Many of our noblest members have given time and money, and worked hard to establish one or the other branch of this organization.
They should harmonize at once. If their proper officers do not appear here and coalesce, this Encampment should recognize
one branch or the other."
"Proper" officers of the Sons of Veterans of the United States of America being present and prepared to reach an amenable
agreement and no "proper" officers of the Philadelphia Sons of Veterans being present to reach such an agreement, upon the
recommendation of the Commander-in-Chief, The Grand Army of the Republic National Encampment adopted the following:
"Resolved, That we hail with pleasure all organizations having for their object the perpetuity of the principles which
are dear to us, and we recognize in the Sons of Veterans of the United States of America one that is entitled to the confidence
and support of all comrades of the Grand Army of the Republic."
August 6, 1883
Second National Encampment, Sons of Veterans of the United States of America, was held in Columbus, Ohio. Major A. P.
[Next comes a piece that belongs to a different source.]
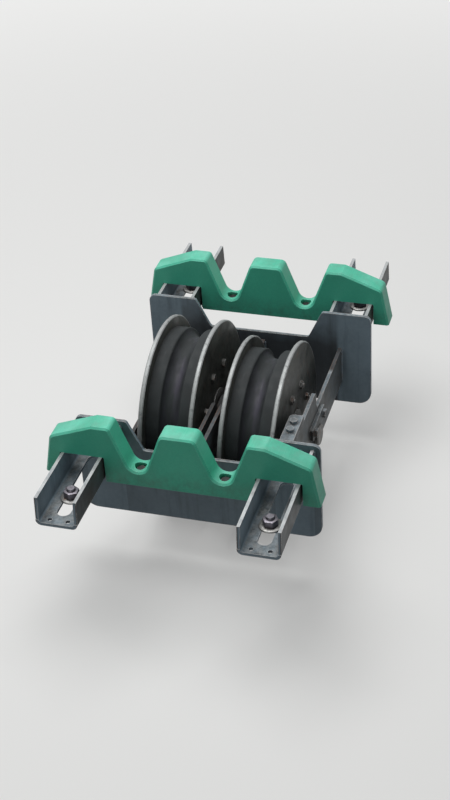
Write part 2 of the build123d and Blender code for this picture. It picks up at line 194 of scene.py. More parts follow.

Davis gave all rights to the letters and patents and copyrights for the medals, Coat-of-Arms, Constitution, Rituals, and by-laws
to the National Organization in return for Davis Camp #1 having a gold camp flag and changing the camp number to a "*" indicating
that it is the founding camp of the Order and that these provisions be recorded as a foot note in the Rituals and by-laws.
May 14, 1885
With the approval of A. P. Davis, the following resolution was adopted by Davis Camp *.
"Whereas Miss L. B. Sieferth of Pittsburgh, Pa. by kindness she has shown in times past and by the substantial aid she
has rendered us at various times and in diverse manners showed that she had and has an interest in the "Order" of the "Sons
of Veterans" at large and Davis * Camp 1, Western Pennsylvania Division in particular be it resolved:
That we as a Camp and as members of the Order at large tender Miss L. B. Sieferth a vote of thanks for her many acts of
Resolved: That Miss L. B. Sieferth be hereby made an "HONORARY LADY LIFE MEMBER" of DAVIS * CAMP 1 SONS OF VETERANS OF
THE UNITED STATES OF AMERICA and as such shall be borne on the rolls.
Resolved: That these resolutions be spread at large on the Minutes of the Camp and that a copy be engrossed and presented
to Miss L. B. Sieferth".
At the same meeting A. P. Davis was granted Honorary membership, recognized as the first camp commander and had Past Camp
Commander honors bestowed upon him.
March 10, 1886
Lyon Camp #1, Missouri Division, Earp Sons of Veterans(the last Earp camp), became Lincoln Camp #17, Missouri Division,
Sons of Veterans of the United States of America. Thus the Earp organization came to an end.
The two remaining camps faithful to the Philadelphia Sons of Veterans joined the Sons of Veterans of the United States
of America. Thus ending the organization known as the Philadelphia Sons of Veterans. These two camps were Anna M. Ross Camp
#1 and Ellis Camp #9.
September 12, 1888
At the 22nd National Encampment of the GAR, Commander-in-Chief John P. Rea in his address to the Encampment made the following
"It will be but a short period until our ranks are so meagre, and the surviving comrades so weighed down with the burden
of years, that our organization will have ceased to be an active force in the works of loyal love and charity which it has
ordained. The tender ceremonies of Memorial Day will then be performed by others or not at all. It seems to me that it would
be the part of wisdom for us while yet in our vigor to establish such relationship between our order and the Sons of Veterans
[of the United States of America] as to properly recognize that organization. The young men composing it feel a just pride
in the deeds of their fathers, and moved by filial love have settled their difficulties and are anxious for recognition from
The GAR Encampment went on to adopt the following resolution:
"Resolved, That the Encampment indorse the objects and purposes of the Order of Sons of Veterans, U.S.A., and hereby give
to the Order the official recognition of the Grand Army of the Republic, and recommend that comrades aid and encourage the
institution of Camps of the Sons of Veterans, U.S.A."
A new organization of "Sons" was started in Albany, New York. This organization was known as the Post system. The GAR
strenuously objected to the use of the term "Post" and in effect treated this organization as persona non grata.
The few Posts of the Post system joined the Sons of Veterans of the United States of America. This brought to an end all
male organizations of sons of veterans except the Sons of Veterans of the United States of America which was founded by August
Plummer Davis in Pittsburgh on November 12, 1881.
In the face of much confusion over the identity of the Sons of Veterans, U.S.A. and attempts by sons of veterans of the
Spanish American War and World War I to join the Sons of Veterans, U.S.A., the name of the Organization was changed to Sons
of Union Veterans of the Civil War. At the same time, the Order was incorporated in the State of Illinois and the charter
of Davis Camp * returned to the camp.